[Scripts that build objects]
>> Begin

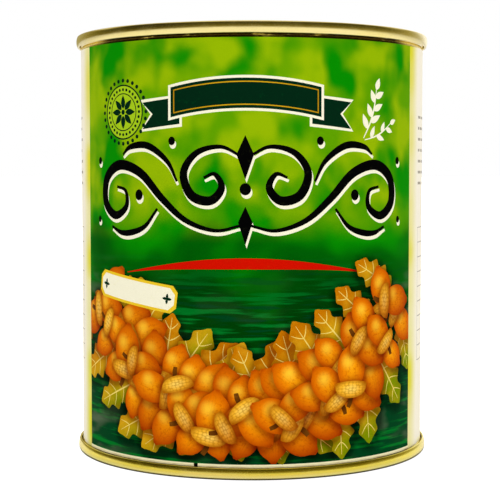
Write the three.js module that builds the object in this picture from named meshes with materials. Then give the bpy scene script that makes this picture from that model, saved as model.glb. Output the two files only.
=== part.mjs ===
// A full 850 ml food can: a round tinplate body with two double-seamed ends, a paper label
// wrapped round it and small chanterelles packed inside.
// Millimetres, +Z up, the origin under the middle of the can, the label's front towards -Y.
import * as THREE from "three";

// driving dimensions
const canHeight = 119.5; // over both seams
const bodyRadius = 49.6; // outside of the plain cylinder
const seamRadius = 51.1; // outside of the double seams
const seamHeight = 3.1;
const sheet = 0.2; // tinplate
const sheetGap = 0.15; // room between the layers of a seam
const crownBend = 0.45; // bends at the top of a seam, on the sheet's middle line
const hookLength = 1.55; // straight part of the body's hook
const neckLength = 0.5; // height over which the body widens to its flange
const panelDepth = 3.3; // centre panel of an end, below the crown of its seam
const panelRadius = 46.3;
const countersinkDepth = 4.3;
const ringRadii = [22, 34]; // expansion rings pressed in the panel
const ringDepth = 0.5;
const ringHalfWidth = 1.7;
const ringSlope = 0.9; // width of a ring's sloping side
const labelPaper = 0.12;
const labelGap = 0.05; // between the paper and what it lies on
const labelBottom = 3.45;
const labelTop = 115.45;
const lapSide = 12; // the facet where the label begins, counted from the front towards +X
const mushroomCount = 38;
const mushroomCap = 13.2; // radius of an average cap
const mushroomHeight = 31;
const mushroomGap = 0.5; // clearance between the contents
const ballFit = 0.95; // the balls that stand for a mushroom cover it with this much of their size
const shakeRounds = 3000;
const calmRounds = 1500; // without sinking, to part what still touches
const sinkStep = 0.12; // how far each mushroom drops in a round
const sides = 40; // facets of every round piece, all in phase so that the gaps hold

// middle lines of the five layers of a seam, from the inside out
const layerPitch = sheet + sheetGap;
const seamingWall = seamRadius - sheet / 2;
const bodyHook = seamingWall - layerPitch;
const endHook = bodyHook - layerPitch;
const bodyFlange = endHook - layerPitch;
const chuckWall = bodyFlange - layerPitch;
const foldDepth = sheet + sheetGap + sheet / 2 + layerPitch; // centre of the body's fold

// the room left for the contents
const roomRadius = (bodyRadius - sheet) * Math.cos(Math.PI / sides) - mushroomGap;
const roomFloor = countersinkDepth + sheet / 2 + mushroomGap;
const roomCeiling = canHeight - roomFloor;

const finishes = {
  tinplate: new THREE.MeshStandardMaterial({ color: 0xd8c078, roughness: 0.32, metalness: 1 }),
  compound: new THREE.MeshStandardMaterial({ color: 0x5b5c58, roughness: 0.7, metalness: 0 }),
  paper: new THREE.MeshStandardMaterial({ color: 0x4f8f1c, roughness: 0.45, metalness: 0 }),
  chanterelle: new THREE.MeshStandardMaterial({ color: 0xdc8a2a, roughness: 0.6, metalness: 0 }),
};

const can = new THREE.Group();

function addPiece(name, geometry, material) {
  const piece = new THREE.Mesh(geometry, material);
  piece.name = name;
  can.add(piece);
  return piece;
}

// points of an arc about [radius, depth], between two angles in degrees
function arc(centre, bend, from, to, steps) {
  const points = [];
  for (let i = 0; i <= steps; i++) {
    const turn = THREE.MathUtils.degToRad(from + ((to - from) * i) / steps);
    points.push([centre[0] + bend * Math.cos(turn), centre[1] + bend * Math.sin(turn)]);
  }
  return points;
}

// the closed outline of a sheet that follows a middle line, mitred at its corners
function sheetOutline(line, thickness) {
  const left = [];
  const right = [];
  line.forEach((point, i) => {
    const before = line[Math.max(i - 1, 0)];
    const after = line[Math.min(i + 1, line.length - 1)];
    const first = new THREE.Vector2(point[0] - before[0], point[1] - before[1]);
    const second = new THREE.Vector2(after[0] - point[0], after[1] - point[1]);
    if (i === 0) first.copy(second);
    if (i === line.length - 1) second.copy(first);
    first.normalize();
    second.normalize();
    const along = first.clone().add(second).normalize();
    const reach = thickness / 2 / along.dot(first);
    left.push([point[0] - along.y * reach, point[1] + along.x * reach]);
    right.unshift([point[0] + along.y * reach, point[1] - along.x * reach]);
  });
  return [...left, ...right];
}

// turns a closed outline of [radius, height] round the Z axis
function turned(outline) {
  const area = outline.reduce((sum, [r, z], i) => {
    const [r2, z2] = outline[(i + 1) % outline.length];
    return sum + r * z2 - r2 * z;
  }, 0);
  const loop = area > 0 ? [...outline] : [...outline].reverse();
  loop.push(loop[0]);
  const points = loop.map(([r, z]) => new THREE.Vector2(Math.max(r, 0), z));
  return new THREE.LatheGeometry(points, sides).rotateX(Math.PI / 2);
}

// an end's middle line as [radius, depth below the crown], from the axis to the end hook's tip
function endLine() {
  const line = [[0, panelDepth]];
  for (const radius of ringRadii) {
    line.push([radius - ringHalfWidth, panelDepth]);
    line.push([radius - ringHalfWidth + ringSlope, panelDepth + ringDepth]);
    line.push([radius + ringHalfWidth - ringSlope, panelDepth + ringDepth]);
    line.push([radius + ringHalfWidth, panelDepth]);
  }
  const sinkRadius = (panelRadius + chuckWall - 0.5) / 2;
  line.push([panelRadius, panelDepth]);
  line.push([sinkRadius - 0.7, countersinkDepth - 0.1]);
  line.push([sinkRadius + 0.3, countersinkDepth]);
  line.push([chuckWall - 0.6, countersinkDepth - 0.6]);
  line.push([chuckWall, seamHeight - 0.7]);
  const crown = sheet / 2 + crownBend;
  line.push(...arc([chuckWall + crownBend, crown], crownBend, 180, 270, 2));
  line.push(...arc([seamingWall - crownBend, crown], crownBend, 270, 360, 2));
  line.push(...arc([bodyHook, seamHeight - sheet / 2 - layerPitch], layerPitch, 0, 180, 4));
  line.push([endHook, foldDepth + 0.4]);
  return line;
}

function makeEnd(name, isTop) {
  const outline = sheetOutline(endLine(), sheet);
  const placed = outline.map(([r, depth]) => [r, isTop ? canHeight - depth : depth]);
  addPiece(name, turned(placed), finishes.tinplate);
}

// the body's middle line at one end, from its hook's tip in to the plain cylinder
function flangeLine() {
  return [
    [bodyHook, foldDepth + hookLength],
    ...arc([endHook, foldDepth], layerPitch, 0, -180, 4),
    [bodyFlange, seamHeight - 0.2],
    [bodyRadius - sheet / 2, seamHeight - 0.2 + neckLength],
  ];
}

function makeBody() {
  const bottom = flangeLine();
  const top = flangeLine().map(([r, depth]) => [r, canHeight - depth]).reverse();
  addPiece("can_body", turned(sheetOutline([...bottom, ...top], sheet)), finishes.tinplate);
}

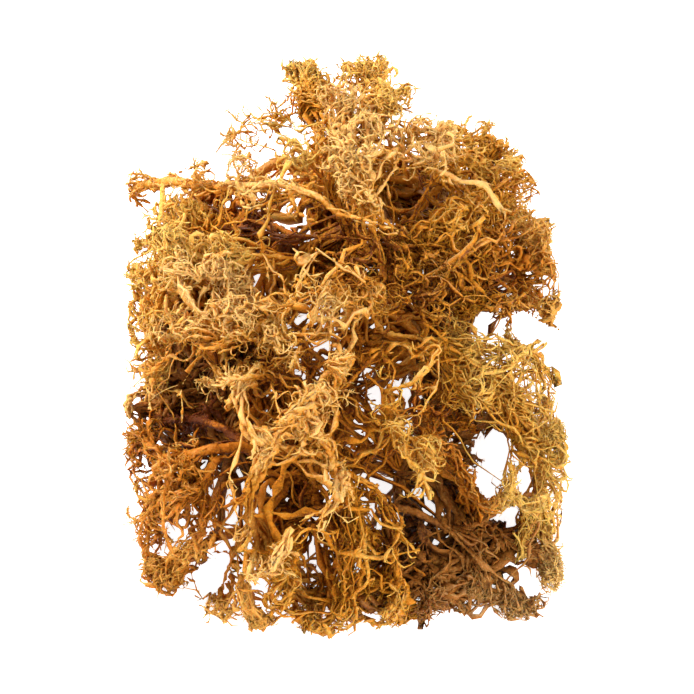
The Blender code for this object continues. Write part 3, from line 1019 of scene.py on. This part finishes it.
def mesh_of_strands(name, kinds, rng):
    """One mesh of closed tubes from strands of several kinds."""
    parts = [kind.surface(rng) for kind in kinds if len(kind)]
    firsts = np.cumsum([0] + [len(part[0]) for part in parts[:-1]])
    points = np.concatenate([part[0] for part in parts])
    corners = np.concatenate([part[1] + first for part, first in zip(parts, firsts)])
    sizes = np.concatenate([part[2] for part in parts])
    points[:, 2] = np.maximum(points[:, 2], FLOOR_CLEARANCE)
    mesh = bpy.data.meshes.new(name)
    mesh.vertices.add(len(points))
    mesh.vertices.foreach_set("co", (points * MM).ravel())
    mesh.loops.add(len(corners))
    mesh.loops.foreach_set("vertex_index", corners.astype(np.int32))
    mesh.polygons.add(len(sizes))
    mesh.polygons.foreach_set("loop_start", np.cumsum(np.append(0, sizes[:-1])).astype(np.int32))
    mesh.update(calc_edges=True)
    mesh.polygons.foreach_set("use_smooth", np.ones(len(sizes), dtype=bool))
    return mesh, np.concatenate([part[3] for part in parts])


def points_of(mesh):
    """A mesh's points in millimetres."""
    points = np.empty(len(mesh.vertices) * 3)
    mesh.vertices.foreach_get("co", points)
    return points.reshape(-1, 3) / MM


def set_attribute(mesh, name, values):
    attribute = mesh.attributes.new(name, "FLOAT", "POINT")
    attribute.data.foreach_set("value", values.astype(np.float32))


def paint(mesh, paints, tone):
    """Writes what the finishes read: the way to the tip, chance, facing up, light and tone."""
    points = points_of(mesh)
    zones = ZONES.at(points)
    for name, values in zip(("to_tip", "chance", "facing"), paints.T):
        set_attribute(mesh, name, values)
    # The share of light that gets in, which the colour paints as shade.
    set_attribute(mesh, "light", CROWDING.light_at(points))
    set_attribute(mesh, "tone", tone + 0.10 * zones[:, 0])


def dressed(node, habit, tone, finish, shape):
    """The piece that stands for a node: its skin and strands in one mesh."""
    name = "moss_" + node
    skin = skin_of(node, name, habit)
    rng = generator("skin", node, shape.seed)
    skin_points = points_of(skin.data)
    skin_chance = np.clip(0.5 + 0.35 * TUFTS.at(skin_points * 1.7)[:, 0], 0, 1)
    normals = np.empty(len(skin_points) * 3)
    skin.data.vertex_normals.foreach_get("vector", normals)
    # The skin's facing feeds the painted light on up-facing sides.
    skin_paints = np.stack((skin_points[:, 0] * 0, skin_chance, normals.reshape(-1, 3)[:, 2]), axis=1)
    paint(skin.data, skin_paints, tone)
    mesh, paints = mesh_of_strands(name + "_strands", strands_of(LIMBS[node], habit, shape), rng)
    paint(mesh, paints, tone)
    strands = bpy.data.objects.new(name + "_strands", mesh)
    bpy.context.collection.objects.link(strands)
    make_active(skin)
    strands.select_set(True)
    bpy.ops.object.join()
    skin.data.name = name
    skin.data.materials.clear()
    skin.data.materials.append(finish_material(finish))
    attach(skin, "root")
    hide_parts(node)
    return skin


# ---------------------------------------------------------------------------------------------
# Finishes


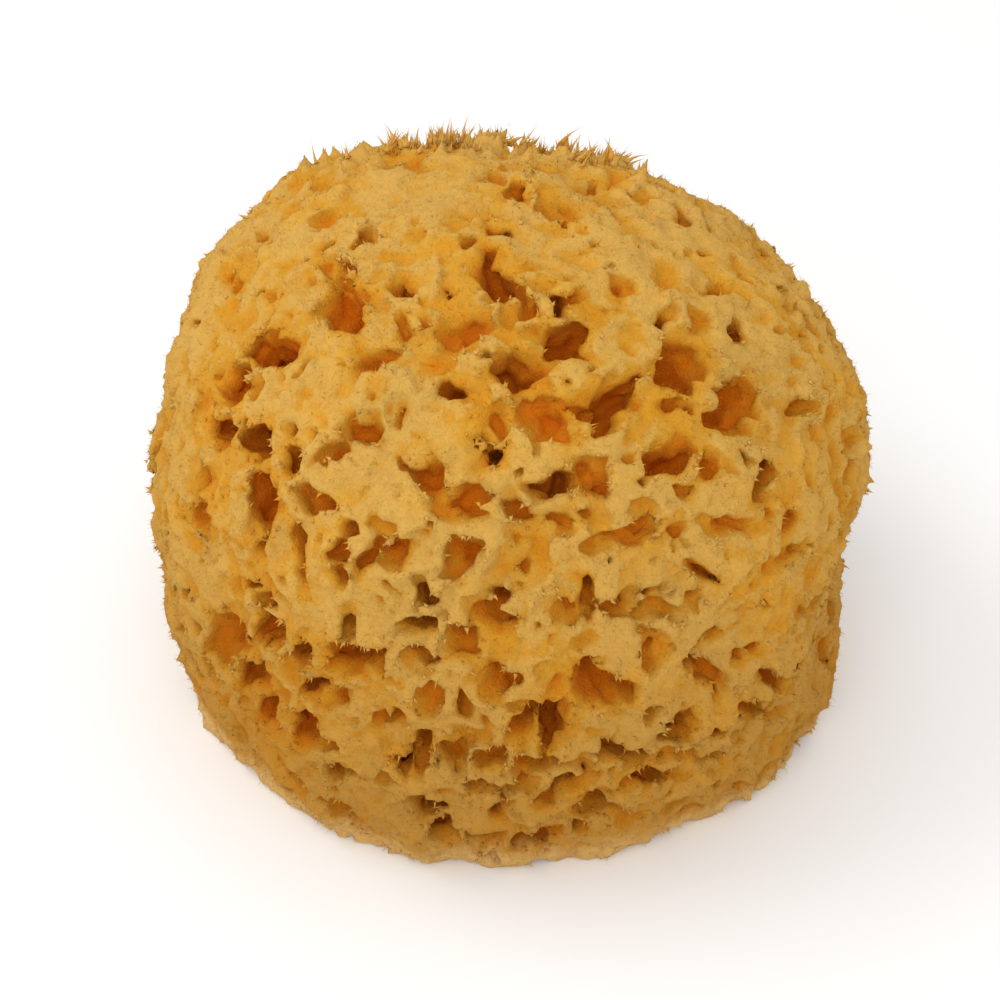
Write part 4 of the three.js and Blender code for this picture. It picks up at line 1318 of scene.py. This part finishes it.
@dataclass
class FibreCoat:
    """Many fibres of one kind, joined in one mesh."""

    name: str
    zone: Zone
    count: int
    seed: int
    lengths: tuple[float, float] = (0.6, 1.7)
    radii: tuple[float, float] = (0.04, 0.07)
    strand: Strand = Strand(3, 1)
    crest: float = 0.9
    upright: float = 0.4
    lift: float = 0.3
    scatter: float = 0.8
    curl: float = 0.5
    waist: float = 0.2
    flatness: float = 1.0
    lean: float = 0.0
    pale: float = 0.5
    ceiling: float = 111.2
    skin_depth: float = 7.0
    rim_depth: float = 2.5
    rim_pore_shades: tuple[float, float] = (0.15, 0.7)
    crown_depth: float = 1.5
    crown_from: float = 0.65
    crown_middle: float = -0.08
    crown_width: tuple[float, float] = (1.7, 2.6)
    clumps: int = 0
    clump_radius: float = 1.1
    clump_lean: float = 0.35
    strewing: float = 0.35
    lowest: float = 1.2

    def _weights(self, body: SpongeBody, points: np.ndarray) -> np.ndarray:
        """Gives how likely a fibre is at each point of the body."""
        below = body.form.below(points)
        crowd = body.porous.sample(body.crowd, points)
        stain = body.porous.sample(body.porous.stain, points)
        weight = (points[:, 2] > self.lowest) * np.clip(self.crest - crowd, 0.0, 1.0)
        if self.zone is Zone.SKIN:
            return weight * (below < self.skin_depth)
        if self.zone is Zone.RIMS:
            pale, dark = self.rim_pore_shades
            return weight * (np.abs(below) < self.rim_depth) * (stain > pale) * (stain < dark)
        way = unit(points - body.form.view.heart)
        high = np.clip(way @ body.form.view.up - self.crown_from, 0.0, 0.2)
        facing = way @ body.form.view.back
        full, fall = self.crown_width
        aside = np.abs(way @ body.form.view.right - self.crown_middle)
        middle = np.clip(full - fall * aside, 0.0, 1.0)
        high *= np.clip(0.6 - facing, 0.0, 1.0) * np.clip(1.0 + facing, 0.2, 1.0)
        return weight * (np.abs(below) < self.crown_depth) * high * middle

    def _gather(self, points: np.ndarray, weight: np.ndarray) -> tuple[np.ndarray, np.ndarray]:
        """Gathers the fibres in tufts round a few centres.

        Args:
            points: the points of the body.
            weight: how likely a fibre is at each of them.

        Returns:
            The new weights, and which way the tuft at each point leans.
        """
        rng = np.random.default_rng(self.clumps)
        centres = points[rng.choice(len(points), self.clumps, p=weight / weight.sum())]
        leans = rng.normal(size=(self.clumps, 3)) * self.clump_lean
        near, which = np.full(len(points), np.inf), np.zeros(len(points), int)
        for number, centre in enumerate(centres):
            apart = ((points - centre) ** 2).sum(axis=1)
            which = np.where(apart < near, number, which)
            near = np.minimum(near, apart)
        return weight * np.exp(-near / (2 * self.clump_radius ** 2)), leans[which]

    def _roots(self, body: SpongeBody, rng: np.random.Generator) -> tuple[np.ndarray, np.ndarray, np.ndarray]:
        """Picks where the fibres stand, the body's normals there and which way they lean."""
        points, normals = points_of(body.piece), normals_of(body.piece)
        weight = self._weights(body, points) * areas_of(body.piece)
        leans = np.zeros_like(points)
        if self.clumps:
            weight, leans = self._gather(points, weight)
        chosen = rng.choice(len(points), self.count, p=weight / weight.sum())
        shift = rng.normal(size=(self.count, 3)) * self.strewing
        shift -= normals[chosen] * (shift * normals[chosen]).sum(axis=1, keepdims=True)
        return points[chosen] + shift - 0.15 * normals[chosen], normals[chosen], leans[chosen]

    def build(self, body: SpongeBody, finish: bpy.types.Material) -> bpy.types.Object:
        """Makes the fibres.

        Args:
            body: what they stand on.
            finish: their material.

        Returns:
            The piece.
        """
        rng = np.random.default_rng(self.seed)
        roots, normals, leans = self._roots(body, rng)
        outward = unit(roots - body.form.view.heart)
        aim = self.upright * normals + self.lift * outward + self.lean * body.form.view.right + leans
        along = unit(aim + self.scatter * rng.normal(size=roots.shape))
        side = unit(np.cross(along, rng.normal(size=roots.shape)))
        other = np.cross(along, side)
        length = rng.uniform(*self.lengths, self.count) * rng.uniform(0.6, 1.0, self.count)
        radius = rng.uniform(*self.radii, self.count)
        curl = self.curl * rng.uniform(0.2, 1.0, self.count)
        shape, faces = self.strand.model()
        z = shape[:, 2]
        shape[:, :2] *= np.maximum(1 - z, 0)[:, None] ** self.waist
        shape[:, 1] *= self.flatness
        points = roots[:, None, :] + along[:, None, :] * (length[:, None] * z)[..., None]
        sideways = radius[:, None] * shape[:, 0] + (curl * length)[:, None] * z ** 2
        points += side[:, None, :] * sideways[..., None]
        points += other[:, None, :] * (radius[:, None] * shape[:, 1])[..., None]
        numbers = faces[None] + (np.arange(self.count) * len(shape))[:, None, None]
        points = points.reshape(-1, 3)
        points[:, 2] = np.clip(points[:, 2], 0.05, self.ceiling)
        piece = mesh_object(self.name, points, numbers.reshape(-1, 3))
        tone = np.repeat(self.pale + rng.uniform(-0.1, 0.3, self.count), len(shape))
        ground = np.repeat(roots, len(shape), axis=0)
        body.mark(piece, ground + 0.3 * (points - ground), tone)
        piece.data.materials.append(finish)
        log.info("%s: %d triangles", self.name, triangles_of(piece))
        return piece


@dataclass
class Studio:
    """The plain pale floor, the soft light and the camera."""

    view: PictureView
    floor_size: float = 6.0
    floor_colour: tuple[float, ...] = (0.93, 0.93, 0.92, 1)
    key_place: tuple[float, float, float] = (-0.6, 0.1, 0.76)
    key_size: float = 0.55
    key_power: float = 2.3
    fill_place: tuple[float, float, float] = (-0.1, -0.76, 0.74)
    fill_size: float = 0.7
    fill_power: float = 3.2
    sky: float = 0.86
    lens: float = 80
    film_width: float = 36

    def build(self) -> None:
        """Sets everything up."""
        self._floor()
        self._lights()
        self._camera()

    def _floor(self) -> None:
        """Lays the floor."""
        bpy.ops.object.select_all(action="DESELECT")
        bpy.ops.mesh.primitive_plane_add(size=self.floor_size, location=(0, 0, -0.0002))
        floor = bpy.context.object
        floor.name = "floor"
        material = bpy.data.materials.new("floor")
        material.use_nodes = True
        shader = material.node_tree.nodes["Principled BSDF"]
        shader.inputs["Base Color"].default_value = self.floor_colour
        shader.inputs["Roughness"].default_value = 0.8
        floor.data.materials.append(material)

    def _light(self, name: str, place: tuple[float, float, float], size: float, power: float) -> None:
        """Hangs one soft square light that faces the sponge."""
        lamp = bpy.data.lights.new(name, "AREA")
        lamp.size = size
        lamp.energy = power
        holder = bpy.data.objects.new(name, lamp)
        holder.location = place
        aim = Vector((0, 0, 0.05)) - Vector(place)
        holder.rotation_euler = aim.to_track_quat("-Z", "Y").to_euler()
        bpy.context.collection.objects.link(holder)

    def _lights(self) -> None:
        """Hangs the lights and sets the sky."""
        self._light("key", self.key_place, self.key_size, self.key_power)
        self._light("fill", self.fill_place, self.fill_size, self.fill_power)
        scene = bpy.context.scene
        scene.world = scene.world or bpy.data.worlds.new("sky")
        scene.world.use_nodes = True
        background = scene.world.node_tree.nodes["Background"]
        background.inputs["Color"].default_value = (1, 1, 1, 1)
        background.inputs["Strength"].default_value = self.sky
        scene.view_settings.view_transform = "Standard"

    def _camera(self) -> None:
        """Places the camera at the photograph's viewing angle."""
        camera = bpy.data.cameras.new("camera")
        camera.lens = self.lens
        camera.sensor_width = self.film_width
        holder = bpy.data.objects.new("camera", camera)
        holder.location = self.view.eye * MM
        holder.rotation_euler = (math.radians(90 - self.view.elevation), 0, 0)
        bpy.context.collection.objects.link(holder)
        bpy.context.scene.camera = holder


def dress(piece: bpy.types.Object) -> None:
    """Hangs a piece on the body that it rides on and hides the imported solid."""
    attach(piece, BODY)
    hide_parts(NODE)


def main() -> None:
    """Builds the sponge and the studio."""
    logging.basicConfig(level=logging.INFO, format="%(message)s")
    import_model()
    view = PictureView()
    form = SpongeForm(view)
    finish = FibreFinish().build()
    Studio(view).build()
    body = SpongeBody(form, PoreMap(form))
    dress(body.build(finish))
    tooth = Strand(5, 4)
    coats = [
        FibreCoat(
            "rim_teeth", Zone.RIMS, 2200, 31, lengths=(0.8, 2.2), radii=(0.3, 0.6), strand=tooth, crest=0.5,
            upright=1.0, lift=0.6, scatter=0.25, curl=0.3, waist=0.5, flatness=0.6, pale=1.0,
        ),
        FibreCoat(
            "crown_teeth", Zone.CROWN, 620, 35, lengths=(2.5, 6.5), radii=(0.5, 1.0), strand=tooth, crest=0.5,
            lift=1.2, scatter=0.2, curl=0.7, waist=0.6, flatness=0.6, lean=0.4, pale=1.0, clumps=150,
        ),
        FibreCoat(
            "crown_wisps", Zone.CROWN, 1300, 36, lengths=(1.2, 4.5), radii=(0.1, 0.2), crest=0.5,
            lift=1.2, scatter=0.35, curl=0.6, waist=0.3, lean=0.3, pale=1.0, clumps=150,
        ),
        FibreCoat("felt_one", Zone.SKIN, 15000, 32),
        FibreCoat("felt_two", Zone.SKIN, 15000, 33),
        FibreCoat(
            "felt_three", Zone.SKIN, 15000, 34, lengths=(0.6, 1.9), crest=0.6,
            upright=0.6, lift=0.8, scatter=0.4,
        ),
    ]
    for coat in coats:
        dress(coat.build(body, finish))


if __name__ == "__main__":
    main()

>> End

— AIM OF THE EXERCISE —
Set down the lines above as they stand, starting with the first line and ending with the line that contains "import * as".

— SOLUTION TO THIS TASK —
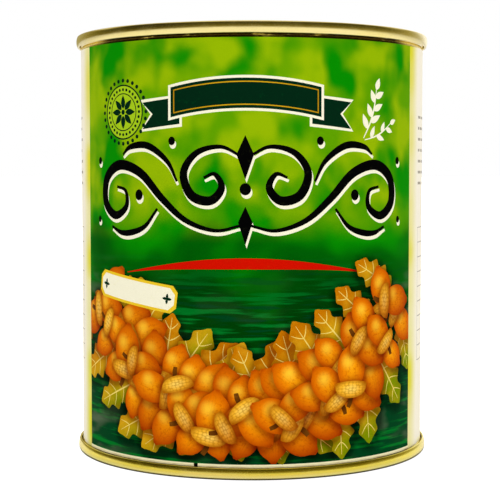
Write the three.js module that builds the object in this picture from named meshes with materials. Then give the bpy scene script that makes this picture from that model, saved as model.glb. Output the two files only.
=== part.mjs ===
// A full 850 ml food can: a round tinplate body with two double-seamed ends, a paper label
// wrapped round it and small chanterelles packed inside.
// Millimetres, +Z up, the origin under the middle of the can, the label's front towards -Y.
import * as THREE from "three";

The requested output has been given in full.